▶ **DATA LINES**
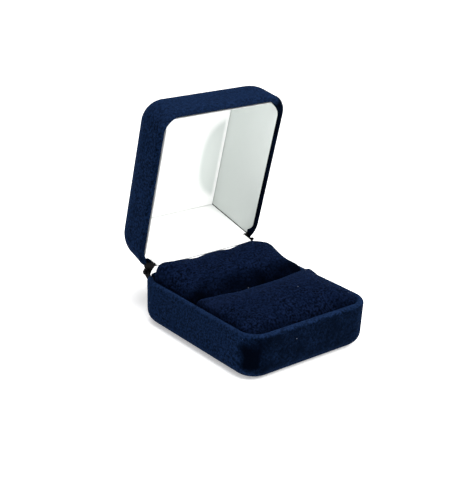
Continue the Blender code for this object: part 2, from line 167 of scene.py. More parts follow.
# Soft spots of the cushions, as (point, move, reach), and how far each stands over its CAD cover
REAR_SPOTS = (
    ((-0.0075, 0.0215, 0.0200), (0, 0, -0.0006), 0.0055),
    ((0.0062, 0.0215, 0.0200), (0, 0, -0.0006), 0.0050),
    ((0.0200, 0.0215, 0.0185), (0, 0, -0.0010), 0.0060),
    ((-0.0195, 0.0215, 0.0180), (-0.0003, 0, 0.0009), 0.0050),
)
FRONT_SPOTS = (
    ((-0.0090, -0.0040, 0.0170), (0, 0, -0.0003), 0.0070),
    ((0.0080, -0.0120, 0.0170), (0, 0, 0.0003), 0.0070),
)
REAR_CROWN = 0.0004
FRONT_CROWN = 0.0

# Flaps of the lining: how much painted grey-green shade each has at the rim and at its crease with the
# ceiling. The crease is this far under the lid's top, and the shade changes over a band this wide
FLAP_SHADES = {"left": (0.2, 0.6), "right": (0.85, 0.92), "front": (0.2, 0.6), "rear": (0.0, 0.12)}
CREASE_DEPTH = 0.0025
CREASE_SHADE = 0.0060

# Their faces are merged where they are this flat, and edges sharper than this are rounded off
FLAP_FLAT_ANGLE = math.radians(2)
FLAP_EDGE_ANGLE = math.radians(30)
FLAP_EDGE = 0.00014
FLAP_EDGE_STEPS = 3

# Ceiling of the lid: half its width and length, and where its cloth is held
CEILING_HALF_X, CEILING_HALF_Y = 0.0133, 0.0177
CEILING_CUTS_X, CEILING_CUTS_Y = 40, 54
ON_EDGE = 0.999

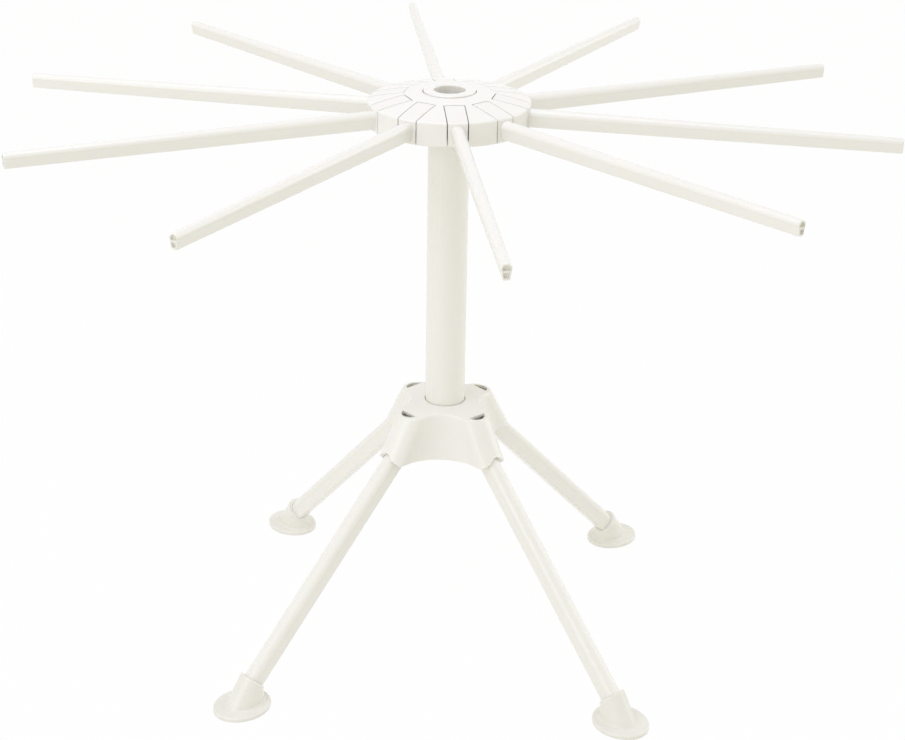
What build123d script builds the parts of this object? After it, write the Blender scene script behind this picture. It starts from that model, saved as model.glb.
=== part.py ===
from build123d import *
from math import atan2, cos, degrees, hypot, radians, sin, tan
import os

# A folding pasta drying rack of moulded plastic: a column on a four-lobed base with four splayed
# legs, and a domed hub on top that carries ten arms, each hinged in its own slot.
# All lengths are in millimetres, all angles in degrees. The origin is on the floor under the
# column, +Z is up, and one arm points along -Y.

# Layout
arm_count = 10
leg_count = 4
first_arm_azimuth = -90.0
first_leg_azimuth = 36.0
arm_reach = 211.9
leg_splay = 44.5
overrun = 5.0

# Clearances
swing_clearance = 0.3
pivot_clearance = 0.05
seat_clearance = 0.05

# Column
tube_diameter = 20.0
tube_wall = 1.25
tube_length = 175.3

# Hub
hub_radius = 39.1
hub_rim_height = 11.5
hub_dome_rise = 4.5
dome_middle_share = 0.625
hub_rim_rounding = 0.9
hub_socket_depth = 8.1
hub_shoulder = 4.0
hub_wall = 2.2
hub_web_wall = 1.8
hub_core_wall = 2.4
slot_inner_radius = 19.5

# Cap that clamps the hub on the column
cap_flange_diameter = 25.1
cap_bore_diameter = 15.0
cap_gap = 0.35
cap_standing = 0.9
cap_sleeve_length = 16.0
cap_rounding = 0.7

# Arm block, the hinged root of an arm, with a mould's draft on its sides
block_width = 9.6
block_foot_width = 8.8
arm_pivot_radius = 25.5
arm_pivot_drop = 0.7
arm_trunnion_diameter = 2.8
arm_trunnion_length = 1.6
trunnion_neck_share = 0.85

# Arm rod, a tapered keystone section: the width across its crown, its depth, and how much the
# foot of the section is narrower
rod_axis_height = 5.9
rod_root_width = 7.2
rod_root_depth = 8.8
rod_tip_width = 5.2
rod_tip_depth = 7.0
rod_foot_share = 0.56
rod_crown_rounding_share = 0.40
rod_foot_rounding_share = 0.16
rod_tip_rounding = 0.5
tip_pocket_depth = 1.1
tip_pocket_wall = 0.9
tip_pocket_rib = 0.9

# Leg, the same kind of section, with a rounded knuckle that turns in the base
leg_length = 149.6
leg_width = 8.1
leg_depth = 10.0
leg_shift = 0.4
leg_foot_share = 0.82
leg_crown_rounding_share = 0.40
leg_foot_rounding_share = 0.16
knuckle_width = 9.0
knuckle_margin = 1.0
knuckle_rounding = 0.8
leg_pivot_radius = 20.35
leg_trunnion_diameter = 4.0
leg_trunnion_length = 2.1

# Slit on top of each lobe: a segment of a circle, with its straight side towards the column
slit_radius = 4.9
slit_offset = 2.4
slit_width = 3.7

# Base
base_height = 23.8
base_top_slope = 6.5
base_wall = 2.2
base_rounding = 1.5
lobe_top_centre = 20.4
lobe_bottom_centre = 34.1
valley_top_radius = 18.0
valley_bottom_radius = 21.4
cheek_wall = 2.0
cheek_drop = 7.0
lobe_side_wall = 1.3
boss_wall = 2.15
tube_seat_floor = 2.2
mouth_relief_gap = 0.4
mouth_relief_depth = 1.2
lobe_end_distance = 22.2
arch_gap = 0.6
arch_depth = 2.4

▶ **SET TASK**
Copy out the whole listing, exactly as written.

▶ **CORRECT ANSWER**
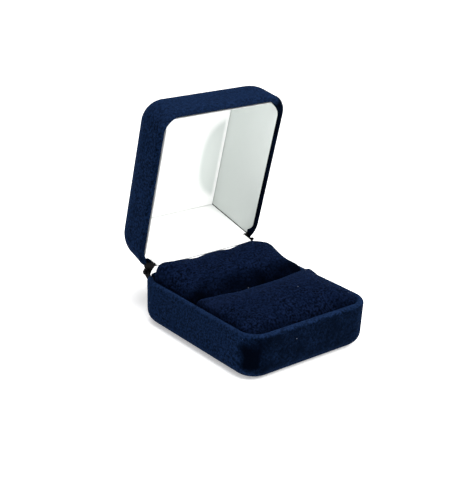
Continue the Blender code for this object: part 2, from line 167 of scene.py. More parts follow.
# Soft spots of the cushions, as (point, move, reach), and how far each stands over its CAD cover
REAR_SPOTS = (
    ((-0.0075, 0.0215, 0.0200), (0, 0, -0.0006), 0.0055),
    ((0.0062, 0.0215, 0.0200), (0, 0, -0.0006), 0.0050),
    ((0.0200, 0.0215, 0.0185), (0, 0, -0.0010), 0.0060),
    ((-0.0195, 0.0215, 0.0180), (-0.0003, 0, 0.0009), 0.0050),
)
FRONT_SPOTS = (
    ((-0.0090, -0.0040, 0.0170), (0, 0, -0.0003), 0.0070),
    ((0.0080, -0.0120, 0.0170), (0, 0, 0.0003), 0.0070),
)
REAR_CROWN = 0.0004
FRONT_CROWN = 0.0

# Flaps of the lining: how much painted grey-green shade each has at the rim and at its crease with the
# ceiling. The crease is this far under the lid's top, and the shade changes over a band this wide
FLAP_SHADES = {"left": (0.2, 0.6), "right": (0.85, 0.92), "front": (0.2, 0.6), "rear": (0.0, 0.12)}
CREASE_DEPTH = 0.0025
CREASE_SHADE = 0.0060

# Their faces are merged where they are this flat, and edges sharper than this are rounded off
FLAP_FLAT_ANGLE = math.radians(2)
FLAP_EDGE_ANGLE = math.radians(30)
FLAP_EDGE = 0.00014
FLAP_EDGE_STEPS = 3

# Ceiling of the lid: half its width and length, and where its cloth is held
CEILING_HALF_X, CEILING_HALF_Y = 0.0133, 0.0177
CEILING_CUTS_X, CEILING_CUTS_Y = 40, 54
ON_EDGE = 0.999

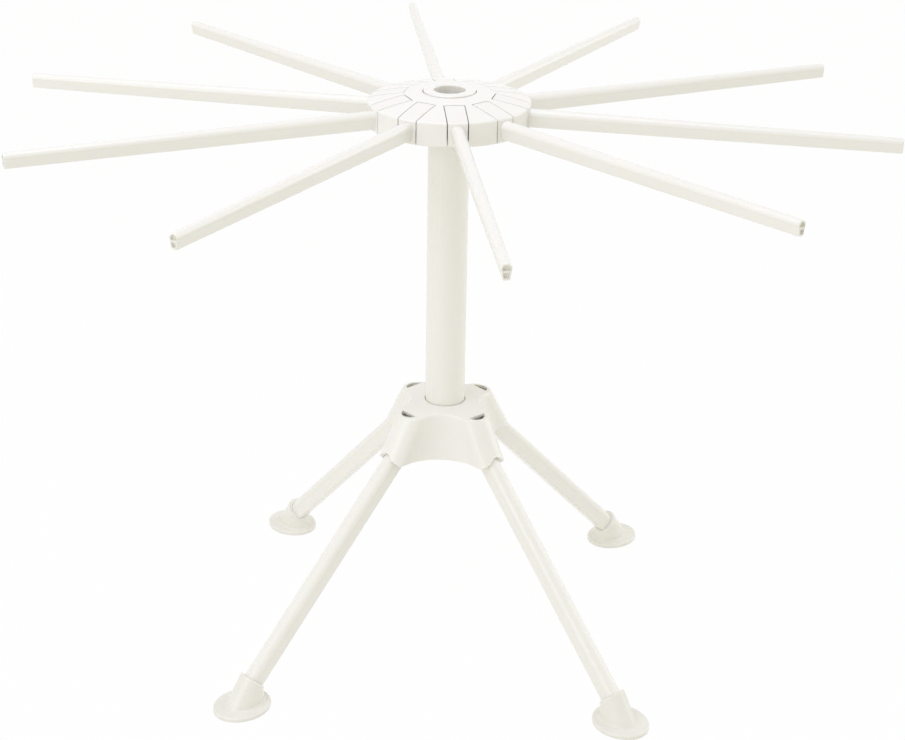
What build123d script builds the parts of this object? After it, write the Blender scene script behind this picture. It starts from that model, saved as model.glb.
=== part.py ===
from build123d import *
from math import atan2, cos, degrees, hypot, radians, sin, tan
import os

# A folding pasta drying rack of moulded plastic: a column on a four-lobed base with four splayed
# legs, and a domed hub on top that carries ten arms, each hinged in its own slot.
# All lengths are in millimetres, all angles in degrees. The origin is on the floor under the
# column, +Z is up, and one arm points along -Y.

# Layout
arm_count = 10
leg_count = 4
first_arm_azimuth = -90.0
first_leg_azimuth = 36.0
arm_reach = 211.9
leg_splay = 44.5
overrun = 5.0

# Clearances
swing_clearance = 0.3
pivot_clearance = 0.05
seat_clearance = 0.05

# Column
tube_diameter = 20.0
tube_wall = 1.25
tube_length = 175.3

# Hub
hub_radius = 39.1
hub_rim_height = 11.5
hub_dome_rise = 4.5
dome_middle_share = 0.625
hub_rim_rounding = 0.9
hub_socket_depth = 8.1
hub_shoulder = 4.0
hub_wall = 2.2
hub_web_wall = 1.8
hub_core_wall = 2.4
slot_inner_radius = 19.5

# Cap that clamps the hub on the column
cap_flange_diameter = 25.1
cap_bore_diameter = 15.0
cap_gap = 0.35
cap_standing = 0.9
cap_sleeve_length = 16.0
cap_rounding = 0.7

# Arm block, the hinged root of an arm, with a mould's draft on its sides
block_width = 9.6
block_foot_width = 8.8
arm_pivot_radius = 25.5
arm_pivot_drop = 0.7
arm_trunnion_diameter = 2.8
arm_trunnion_length = 1.6
trunnion_neck_share = 0.85

# Arm rod, a tapered keystone section: the width across its crown, its depth, and how much the
# foot of the section is narrower
rod_axis_height = 5.9
rod_root_width = 7.2
rod_root_depth = 8.8
rod_tip_width = 5.2
rod_tip_depth = 7.0
rod_foot_share = 0.56
rod_crown_rounding_share = 0.40
rod_foot_rounding_share = 0.16
rod_tip_rounding = 0.5
tip_pocket_depth = 1.1
tip_pocket_wall = 0.9
tip_pocket_rib = 0.9

# Leg, the same kind of section, with a rounded knuckle that turns in the base
leg_length = 149.6
leg_width = 8.1
leg_depth = 10.0
leg_shift = 0.4
leg_foot_share = 0.82
leg_crown_rounding_share = 0.40
leg_foot_rounding_share = 0.16
knuckle_width = 9.0
knuckle_margin = 1.0
knuckle_rounding = 0.8
leg_pivot_radius = 20.35
leg_trunnion_diameter = 4.0
leg_trunnion_length = 2.1

# Slit on top of each lobe: a segment of a circle, with its straight side towards the column
slit_radius = 4.9
slit_offset = 2.4
slit_width = 3.7

# Base
base_height = 23.8
base_top_slope = 6.5
base_wall = 2.2
base_rounding = 1.5
lobe_top_centre = 20.4
lobe_bottom_centre = 34.1
valley_top_radius = 18.0
valley_bottom_radius = 21.4
cheek_wall = 2.0
cheek_drop = 7.0
lobe_side_wall = 1.3
boss_wall = 2.15
tube_seat_floor = 2.2
mouth_relief_gap = 0.4
mouth_relief_depth = 1.2
lobe_end_distance = 22.2
arch_gap = 0.6
arch_depth = 2.4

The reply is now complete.